Salı, Mart 07, 2006

bir deprem gerekliyse

yaşar büyükanıt'ın van cumhuriyet başsavcısı'nın iddianamesinde yer alması hukuken ne kadar 'isabetli'dir bilinmez, ama memleketimin köşe yazarlarının çoğunun eski reflekslerine başvurduğuna bakılırsa, siyaseten en azından bir şeyi on ikiden vurduğu kesin.

o şey, kanımca, yüce türk ordusu'nun uzun bir süredir tarihten çok kendinden menkul yüceliği. bu yüceliğin gücünü bizzat halkın saygısından aldığı söylenir. gerçekten de, türk ordusu, memlekette yapılan anketlerde en güvenilir kurumlar sıralamasında hep birinci gelir. bu kuralı bir tek ahmet necdet sezer bozabilmiştir benim bildiğim kadarıyla.

ancak aynı halk -'halk' deyince bir anda aklıma 40 yaşlarında, erkek, taşra kökenli, bıyıkları sigaradan sararmış, sağcı birileri geldi, bunun yapıbozumu başka bir yazıya kalsın- askerliğini yaptığı dönemdeki 'levazım' hikayelerini de paylaşmayı kimseden esirgemez. 'yurda hizmet' için askere alınanların çoğunun asıl işinin subaylara hizmet olması bile başlıbaşına 'görevi kötüye kullanma' olarak pekala okunabilir.

neyse, şu meşhur levazım öykülerine dönelim. bir ara, susurluk sonrasında, www.yolsuzluk.com diye bir site vardı, yurtdışında host edilen. asker hakkında buraya o kadar çok ihbar yağmaya başladı ki -hem de belgeleriyle falan-, genelkurmay'daki arkadaşlar türkiye'de dava açıp sitenin kapattırılması kararı aldılar. ama o zamanlar hepimiz interneti yalayıp yutmuş değildik. genelkurmay'dakiler de teknolojiyi o kadar yakından takipetmiyor olsa gerek, türkiye'deki mahkemenin kararıyla ecnebi hosting firmasının nasıl site kapatacağını bilmiyorlar olsa gerek imiş. neyse, site sahipleri bu 'kapatma' belgesini de yayınlamışlardı, eğlenmiştik hep birlikte. sonra site muhtemelen daha 'clandestine' yöntemlerle tarihe karıştırıldı. bu memleketin gördüğü en 'askeri' sitelerden biriydi.
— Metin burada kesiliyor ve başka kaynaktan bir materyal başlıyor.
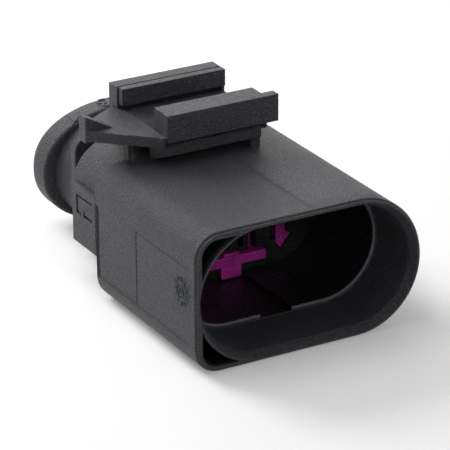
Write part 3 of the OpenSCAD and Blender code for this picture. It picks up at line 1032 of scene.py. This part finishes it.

aynı ordu'nun şu anki genelkurmay başkanı, tezkerenin oylanmasından birkaç gün önce, gazetecilere açık açık "ırak'a girmemiz lazım." mealinde mesajlar veriyordu. tezkere onun dürtüklemesiyle geçseydi şu anda şehitlikler'de kaç ekstra tabut olacaktı, tahmin etmesi kolay değil. ancak emin olunuz ki bu genelkurmay başkanı aynı koltukta oturmaya devam edecekti.

biraz daha 'mit bozumu' yapalım. ordunun eğitim kitaplarının çok büyük bir çoğunluğunun amerikan ordusunu kitaplarından çeviri olduğunu biliyor muydunuz? bağımsızlığımızın bekçiliği, başkalarının eğitim kitaplarından apartılanlarla mümkün imiş.

uzun sözün kısası, üç darbeyi yaparken -her üçündeki aşırı amerikancılığı anımsatalım- bu topraklardaki militarist geleneğe yaslanmakta beis görmeyen, bu darbelerin biri için bile özür dilemeyen -kenan evren, insanları öldürttüğü için ne kadar mutlu olduğunu anlatıyordu birkaç gün önce, gazeteci demeye utanacağım birinin televizyon programında-, veli küçük'ün, esat oktay yıldıran'ın, yüksekova çetesinin 'münferit' isimler olarak filizlendiği bir 'kurumsal kimlik'ten söz ediyoruz. bu kadar dokunulmazlığa sahip olunca, taşlarınız biraz sallanırsa dehşete düşersiniz tabii.

soru şu: arınmak için, eğer bir deprem gerekliyse, taşları kimin salladığı önemli mi?